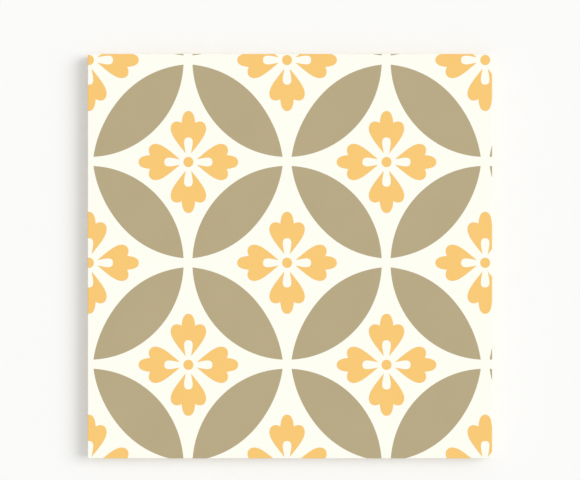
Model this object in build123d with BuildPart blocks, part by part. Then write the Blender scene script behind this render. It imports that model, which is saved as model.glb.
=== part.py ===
"""Square decorated ceramic tile, dry-pressed in one piece and glazed on its face.

The tile lies flat with its glazed face up. Its frame has +Z up and its origin in the
middle of the bedding plane, on which the ribs of its back stand. The glazed edge is
eased all round, the walls stand square below it and then draw in towards the back, as
they do when the blank is pushed out of its die. The back is keyed for its adhesive by
a waffle of shallow pockets with ribs between them and a plain frame round them.
"""

import os
from math import radians, tan

from build123d import *

# Overall size, in millimetres and degrees
side = 200.0
thickness = 8.0

# Outline and edges
corner_radius = 0.6
arris_radius = 0.35
land_height = 5.0
wall_draft = 10.0
foot_radius = 0.3

# Waffle key of the back
frame_width = 6.0
rib_width = 2.6
pocket_spacing = 27.0
pocket_depth = 0.8
pocket_corner = 2.0
pocket_draft = 30.0

# The walls below the land draw in to a smaller foot.
foot_height = thickness - land_height
foot_side = side - 2 * foot_height * tan(radians(wall_draft))

# As many pockets as fit at about their spacing share the back inside the frame.
key_field = foot_side - 2 * frame_width
pockets_across = max(1, round(key_field / pocket_spacing))
pocket_pitch = (key_field + rib_width) / pockets_across
pocket_size = pocket_pitch - rib_width

os.makedirs("parts", exist_ok=True)

with BuildPart() as tile:
    # The walls draw in from the land down to the bedding plane.
    with BuildSketch(Plane.XY):
        RectangleRounded(foot_side, foot_side, corner_radius)
    with BuildSketch(Plane.XY.offset(foot_height)):
        RectangleRounded(side, side, corner_radius)
    loft(ruled=True)

    # The land stands square and carries the face.
    with BuildSketch(Plane.XY.offset(foot_height)):
        RectangleRounded(side, side, corner_radius)
    extrude(amount=land_height)

    # The glazed edge is eased round the face, and the foot is broken round the back.
    fillet(tile.faces().sort_by(Axis.Z)[-1].edges(), radius=arris_radius)
    fillet(tile.faces().sort_by(Axis.Z)[0].edges(), radius=foot_radius)

    # Pockets with sloping walls leave a waffle of ribs on the bedding plane.
    with BuildSketch(Plane.XY):
        with GridLocations(pocket_pitch, pocket_pitch, pockets_across, pockets_across):
            RectangleRounded(pocket_size, pocket_size, pocket_corner)
    extrude(amount=pocket_depth, taper=pocket_draft, mode=Mode.SUBTRACT)

tile.part.label = "tile"
export_step(tile.part, "parts/tile.step")
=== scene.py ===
"""Looks of a square decorated ceramic tile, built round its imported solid.

The tile's body stays as the frame gives it and is dressed as what it is: pressed clay with
a cream satin glaze on its face, which has run a little down its walls. The decoration is
laid on that glaze as real coats of coloured glaze, each a closed patch a few hundredths of
a millimetre thick: taupe leaves, which together draw overlapping circles, and between
them yellow blossoms of four petals round an eye. Lengths are in metres, and +Y is the top
of the tile as it is looked down on.
"""

import logging
import math
from abc import ABC, abstractmethod
from dataclasses import dataclass
from enum import Enum, IntEnum

import bmesh
import bpy
import numpy as np
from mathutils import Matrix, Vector


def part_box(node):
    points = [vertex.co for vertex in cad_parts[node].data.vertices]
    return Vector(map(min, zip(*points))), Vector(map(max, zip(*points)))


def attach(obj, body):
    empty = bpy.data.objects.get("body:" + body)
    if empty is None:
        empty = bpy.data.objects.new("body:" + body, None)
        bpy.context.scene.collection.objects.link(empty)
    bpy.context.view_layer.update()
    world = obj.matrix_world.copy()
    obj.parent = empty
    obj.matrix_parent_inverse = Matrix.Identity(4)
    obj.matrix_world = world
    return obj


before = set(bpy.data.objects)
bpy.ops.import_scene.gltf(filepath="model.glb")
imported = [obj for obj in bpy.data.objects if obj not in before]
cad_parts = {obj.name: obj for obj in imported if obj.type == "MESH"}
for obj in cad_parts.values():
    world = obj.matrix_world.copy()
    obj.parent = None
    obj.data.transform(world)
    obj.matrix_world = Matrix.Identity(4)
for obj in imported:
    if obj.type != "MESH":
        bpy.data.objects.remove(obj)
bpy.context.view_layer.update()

log = logging.getLogger("tile")

MM = 0.001

# Most of a noise's values lie between these two.
NOISE_LOW = 0.35
NOISE_HIGH = 0.65

# Glass and fired clay bend light by about the same index.
GLASS_IOR = 1.5

Tree = bpy.types.NodeTree
Socket = bpy.types.NodeSocket


class Mix(IntEnum):
    """Inputs of a Mix node, which has one pair for numbers and another for colours."""

    AMOUNT = 0
    NUMBER_A = 2
    NUMBER_B = 3
    COLOUR_A = 6
    COLOUR_B = 7


# Output of a Mix node that gives its mixed colour. Its mixed number is the first one.
MIXED_COLOUR = 2


# Small tools


def linear(code: str) -> tuple[float, float, float, float]:
    """Turns an sRGB hex code into the linear colour that a socket takes.

    Each channel c, from 0 to 1, becomes c / 12.92 up to 0.04045 and
    ((c + 0.055) / 1.055)^2.4 above it.

    Args:
        code: Six hex digits, such as "FEFEF1".

    Returns:
        Red, green, blue and an alpha of 1.
    """
    srgb = np.array([int(code[i : i + 2], 16) for i in (0, 2, 4)]) / 255
    straight = np.where(srgb <= 0.04045, srgb / 12.92, ((srgb + 0.055) / 1.055) ** 2.4)
    return (*straight.tolist(), 1.0)


def empty_tree(owner: bpy.types.Material | bpy.types.World) -> Tree:
    """Gives a new material or world an empty tree of nodes.

    Args:
        owner: The material or world.

    Returns:
        Its tree.
    """
    owner.use_nodes = True
    owner.node_tree.nodes.clear()
    return owner.node_tree


def add_node(
    tree: Tree, kind: str, inputs: dict | None = None, **settings: object
) -> bpy.types.Node:
    """Adds one node with its settings, values and links.

    Args:
        tree: The tree that takes the node.
        kind: The node's type.
        inputs: Each socket's name or number, with its value or the output that feeds it.
        settings: Properties of the node.

    Returns:
        The new node.
    """
    node = tree.nodes.new(kind)
    for name, value in settings.items():
        setattr(node, name, value)
    for socket, value in (inputs or {}).items():
        if isinstance(value, Socket):
            tree.links.new(value, node.inputs[socket])
        else:
            node.inputs[socket].default_value = value
    return node


def circle(radius: float, steps: int) -> np.ndarray:
    """Works out a circle about the origin: R cos(a) and R sin(a), for a once round.

    Args:
        radius: Radius of the circle.
        steps: How many points it has.

    Returns:
        The points, one row each, counterclockwise.
    """
    angle = np.linspace(0, 2 * math.pi, steps, endpoint=False)
    return radius * np.stack([np.cos(angle), np.sin(angle)], axis=1)


def bezier(points: list[tuple[float, float]], steps: int) -> np.ndarray:
    """Works out a cubic Bezier curve as one array.

    The curve is (1-t)^3 A + 3 (1-t)^2 t B + 3 (1-t) t^2 C + t^3 D, for t from 0 to 1.

    Args:
        points: The two ends A and D with the two handles B and C between them.
        steps: How many steps to go from A to D.

    Returns:
        The points, one row each, both ends among them.
    """
    t = np.linspace(0, 1, steps + 1)[:, None]
    a, b, c, d = np.array(points, float)
    return (1 - t) ** 3 * a + 3 * (1 - t) ** 2 * t * b + 3 * (1 - t) * t**2 * c + t**3 * d


def mirrored(half: np.ndarray) -> np.ndarray:
    """Completes the right half of an outline, which ends on the Y axis, with its mirror.

    Args:
        half: Points from the right end to the axis.

    Returns:
        The points from the left end over the axis to the right end.
    """
    return np.concatenate([half * (-1, 1), half[-2::-1]])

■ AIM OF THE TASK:
Each line of the listing should be copied exactly.

■ ANSWER IN FULL:
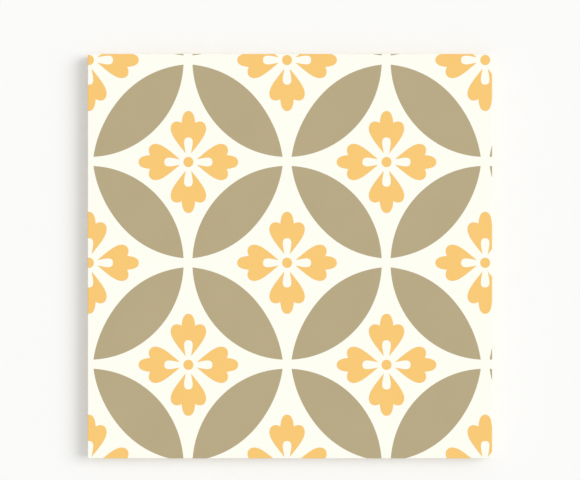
Model this object in build123d with BuildPart blocks, part by part. Then write the Blender scene script behind this render. It imports that model, which is saved as model.glb.
=== part.py ===
"""Square decorated ceramic tile, dry-pressed in one piece and glazed on its face.

The tile lies flat with its glazed face up. Its frame has +Z up and its origin in the
middle of the bedding plane, on which the ribs of its back stand. The glazed edge is
eased all round, the walls stand square below it and then draw in towards the back, as
they do when the blank is pushed out of its die. The back is keyed for its adhesive by
a waffle of shallow pockets with ribs between them and a plain frame round them.
"""

import os
from math import radians, tan

from build123d import *

# Overall size, in millimetres and degrees
side = 200.0
thickness = 8.0

# Outline and edges
corner_radius = 0.6
arris_radius = 0.35
land_height = 5.0
wall_draft = 10.0
foot_radius = 0.3

# Waffle key of the back
frame_width = 6.0
rib_width = 2.6
pocket_spacing = 27.0
pocket_depth = 0.8
pocket_corner = 2.0
pocket_draft = 30.0

# The walls below the land draw in to a smaller foot.
foot_height = thickness - land_height
foot_side = side - 2 * foot_height * tan(radians(wall_draft))

# As many pockets as fit at about their spacing share the back inside the frame.
key_field = foot_side - 2 * frame_width
pockets_across = max(1, round(key_field / pocket_spacing))
pocket_pitch = (key_field + rib_width) / pockets_across
pocket_size = pocket_pitch - rib_width

os.makedirs("parts", exist_ok=True)

with BuildPart() as tile:
    # The walls draw in from the land down to the bedding plane.
    with BuildSketch(Plane.XY):
        RectangleRounded(foot_side, foot_side, corner_radius)
    with BuildSketch(Plane.XY.offset(foot_height)):
        RectangleRounded(side, side, corner_radius)
    loft(ruled=True)

    # The land stands square and carries the face.
    with BuildSketch(Plane.XY.offset(foot_height)):
        RectangleRounded(side, side, corner_radius)
    extrude(amount=land_height)

    # The glazed edge is eased round the face, and the foot is broken round the back.
    fillet(tile.faces().sort_by(Axis.Z)[-1].edges(), radius=arris_radius)
    fillet(tile.faces().sort_by(Axis.Z)[0].edges(), radius=foot_radius)

    # Pockets with sloping walls leave a waffle of ribs on the bedding plane.
    with BuildSketch(Plane.XY):
        with GridLocations(pocket_pitch, pocket_pitch, pockets_across, pockets_across):
            RectangleRounded(pocket_size, pocket_size, pocket_corner)
    extrude(amount=pocket_depth, taper=pocket_draft, mode=Mode.SUBTRACT)

tile.part.label = "tile"
export_step(tile.part, "parts/tile.step")
=== scene.py ===
"""Looks of a square decorated ceramic tile, built round its imported solid.

The tile's body stays as the frame gives it and is dressed as what it is: pressed clay with
a cream satin glaze on its face, which has run a little down its walls. The decoration is
laid on that glaze as real coats of coloured glaze, each a closed patch a few hundredths of
a millimetre thick: taupe leaves, which together draw overlapping circles, and between
them yellow blossoms of four petals round an eye. Lengths are in metres, and +Y is the top
of the tile as it is looked down on.
"""

import logging
import math
from abc import ABC, abstractmethod
from dataclasses import dataclass
from enum import Enum, IntEnum

import bmesh
import bpy
import numpy as np
from mathutils import Matrix, Vector


def part_box(node):
    points = [vertex.co for vertex in cad_parts[node].data.vertices]
    return Vector(map(min, zip(*points))), Vector(map(max, zip(*points)))


def attach(obj, body):
    empty = bpy.data.objects.get("body:" + body)
    if empty is None:
        empty = bpy.data.objects.new("body:" + body, None)
        bpy.context.scene.collection.objects.link(empty)
    bpy.context.view_layer.update()
    world = obj.matrix_world.copy()
    obj.parent = empty
    obj.matrix_parent_inverse = Matrix.Identity(4)
    obj.matrix_world = world
    return obj


before = set(bpy.data.objects)
bpy.ops.import_scene.gltf(filepath="model.glb")
imported = [obj for obj in bpy.data.objects if obj not in before]
cad_parts = {obj.name: obj for obj in imported if obj.type == "MESH"}
for obj in cad_parts.values():
    world = obj.matrix_world.copy()
    obj.parent = None
    obj.data.transform(world)
    obj.matrix_world = Matrix.Identity(4)
for obj in imported:
    if obj.type != "MESH":
        bpy.data.objects.remove(obj)
bpy.context.view_layer.update()

log = logging.getLogger("tile")

MM = 0.001

# Most of a noise's values lie between these two.
NOISE_LOW = 0.35
NOISE_HIGH = 0.65

# Glass and fired clay bend light by about the same index.
GLASS_IOR = 1.5

Tree = bpy.types.NodeTree
Socket = bpy.types.NodeSocket


class Mix(IntEnum):
    """Inputs of a Mix node, which has one pair for numbers and another for colours."""

    AMOUNT = 0
    NUMBER_A = 2
    NUMBER_B = 3
    COLOUR_A = 6
    COLOUR_B = 7


# Output of a Mix node that gives its mixed colour. Its mixed number is the first one.
MIXED_COLOUR = 2


# Small tools


def linear(code: str) -> tuple[float, float, float, float]:
    """Turns an sRGB hex code into the linear colour that a socket takes.

    Each channel c, from 0 to 1, becomes c / 12.92 up to 0.04045 and
    ((c + 0.055) / 1.055)^2.4 above it.

    Args:
        code: Six hex digits, such as "FEFEF1".

    Returns:
        Red, green, blue and an alpha of 1.
    """
    srgb = np.array([int(code[i : i + 2], 16) for i in (0, 2, 4)]) / 255
    straight = np.where(srgb <= 0.04045, srgb / 12.92, ((srgb + 0.055) / 1.055) ** 2.4)
    return (*straight.tolist(), 1.0)


def empty_tree(owner: bpy.types.Material | bpy.types.World) -> Tree:
    """Gives a new material or world an empty tree of nodes.

    Args:
        owner: The material or world.

    Returns:
        Its tree.
    """
    owner.use_nodes = True
    owner.node_tree.nodes.clear()
    return owner.node_tree


def add_node(
    tree: Tree, kind: str, inputs: dict | None = None, **settings: object
) -> bpy.types.Node:
    """Adds one node with its settings, values and links.

    Args:
        tree: The tree that takes the node.
        kind: The node's type.
        inputs: Each socket's name or number, with its value or the output that feeds it.
        settings: Properties of the node.

    Returns:
        The new node.
    """
    node = tree.nodes.new(kind)
    for name, value in settings.items():
        setattr(node, name, value)
    for socket, value in (inputs or {}).items():
        if isinstance(value, Socket):
            tree.links.new(value, node.inputs[socket])
        else:
            node.inputs[socket].default_value = value
    return node


def circle(radius: float, steps: int) -> np.ndarray:
    """Works out a circle about the origin: R cos(a) and R sin(a), for a once round.

    Args:
        radius: Radius of the circle.
        steps: How many points it has.

    Returns:
        The points, one row each, counterclockwise.
    """
    angle = np.linspace(0, 2 * math.pi, steps, endpoint=False)
    return radius * np.stack([np.cos(angle), np.sin(angle)], axis=1)


def bezier(points: list[tuple[float, float]], steps: int) -> np.ndarray:
    """Works out a cubic Bezier curve as one array.

    The curve is (1-t)^3 A + 3 (1-t)^2 t B + 3 (1-t) t^2 C + t^3 D, for t from 0 to 1.

    Args:
        points: The two ends A and D with the two handles B and C between them.
        steps: How many steps to go from A to D.

    Returns:
        The points, one row each, both ends among them.
    """
    t = np.linspace(0, 1, steps + 1)[:, None]
    a, b, c, d = np.array(points, float)
    return (1 - t) ** 3 * a + 3 * (1 - t) ** 2 * t * b + 3 * (1 - t) * t**2 * c + t**3 * d


def mirrored(half: np.ndarray) -> np.ndarray:
    """Completes the right half of an outline, which ends on the Y axis, with its mirror.

    Args:
        half: Points from the right end to the axis.

    Returns:
        The points from the left end over the axis to the right end.
    """
    return np.concatenate([half * (-1, 1), half[-2::-1]])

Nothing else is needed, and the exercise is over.